If a system inspected under subdivision 5 is required to be upgraded, replaced, or its use discontinued under subdivision 5a, the certified inspector must issue a notice of noncompliance to the property owner and must provide a copy of the notice to the unit of government with jurisdiction. The notice of noncompliance must specify why the system must be upgraded, replaced, or its use discontinued. A local unit of government must specify the upgrade time period in its ordinance.
(a) Before signing an agreement to sell or transfer real property, the seller or transferor must disclose in writing to the buyer or transferee information on how sewage generated at the property is managed. The disclosure must be made by delivering a statement to the buyer or transferee that either:
(1) the sewage goes to a facility permitted by the agency; or
(2) the sewage does not go to a permitted facility, and is therefore subject to applicable requirements.
(b) For sewage not sent to a permitted facility, the disclosure must include a description of the system in use, including the legal description of the property, the county in which the property is located, and a map drawn from available information showing the location of the system on the property to the extent practicable. If the seller or transferor has knowledge that an abandoned subsurface sewage treatment system exists on the property, the disclosure must include a map showing its location. The seller or transferor shall disclose to the buyer or transferee what the seller or transferor has knowledge of relative to the compliance status of the subsurface sewage treatment system, and whether, to the best of the seller's knowledge, a straight-pipe system exists. A seller or transferor who has in their possession a previous inspection report completed by a licensed inspection business or certified local government inspector in accordance with subdivision 5 or 5a shall attach a copy to the disclosure statement that is provided to the buyer.
(c) Unless the buyer or transferee and seller or transferor agree to the contrary in writing before the closing of the sale, a seller or transferor who fails to disclose the existence or known status of a subsurface sewage treatment system at the time of sale, and who knew or had reason to know of the existence or known status of the system, is liable to the buyer or transferee for costs relating to bringing the system into compliance with the subsurface sewage treatment system rules and for reasonable attorney fees for collection of costs from the seller or transferor.
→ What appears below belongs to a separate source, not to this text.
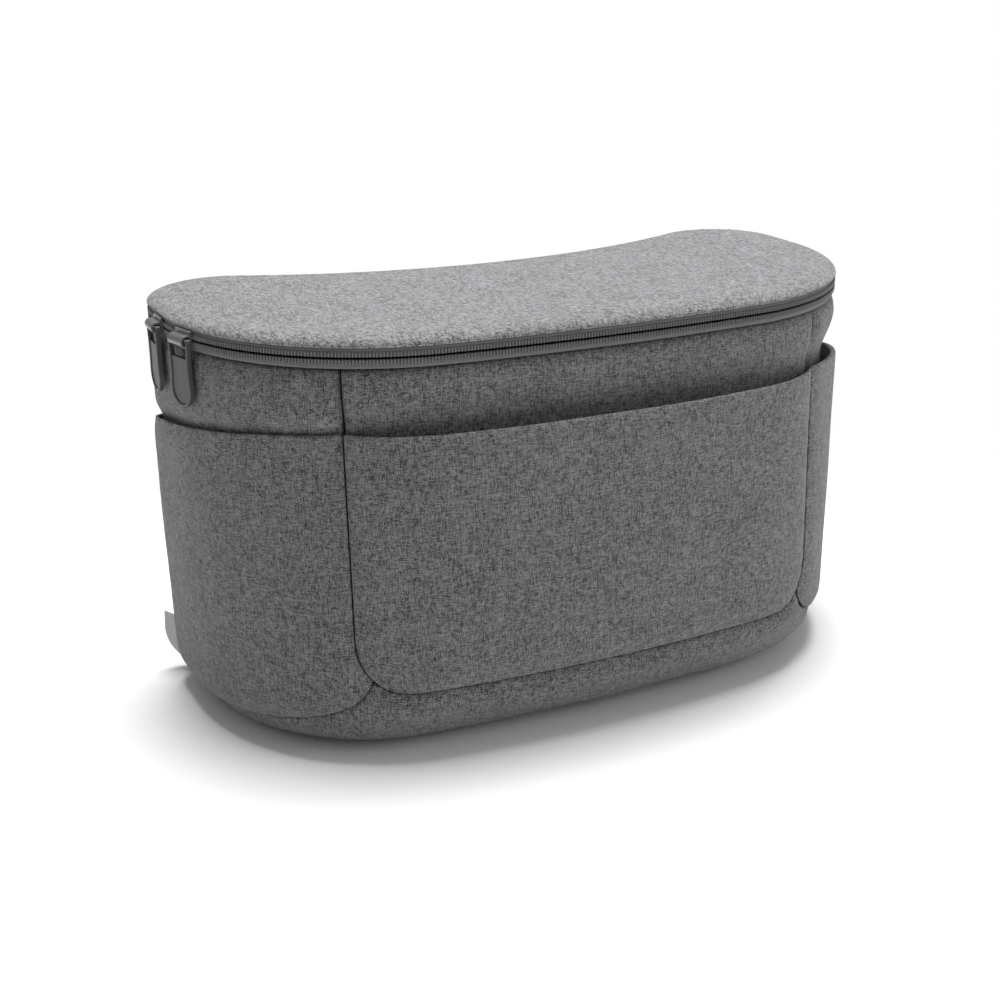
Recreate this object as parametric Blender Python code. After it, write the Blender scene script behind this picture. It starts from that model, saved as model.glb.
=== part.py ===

An action under this subdivision must be commenced within two years after the date on which the buyer or transferee closed the purchase or transfer of the real property where the system is located.
(a) Existing systems. Counties may adopt by ordinance local standards that are less restrictive than the agency's rules in order to define an acceptable existing system. The local standards may include soil separation, soil classification, vegetation, system use, localized well placement and construction, localized density of systems and wells, extent of area to be covered by local standards, groundwater flow patterns, and existing natural or artificial drainage systems. The local standards and criteria shall be submitted to the commissioner for comment prior to adoption to demonstrate that, based on local circumstances in that jurisdiction, they adequately protect public health and the environment.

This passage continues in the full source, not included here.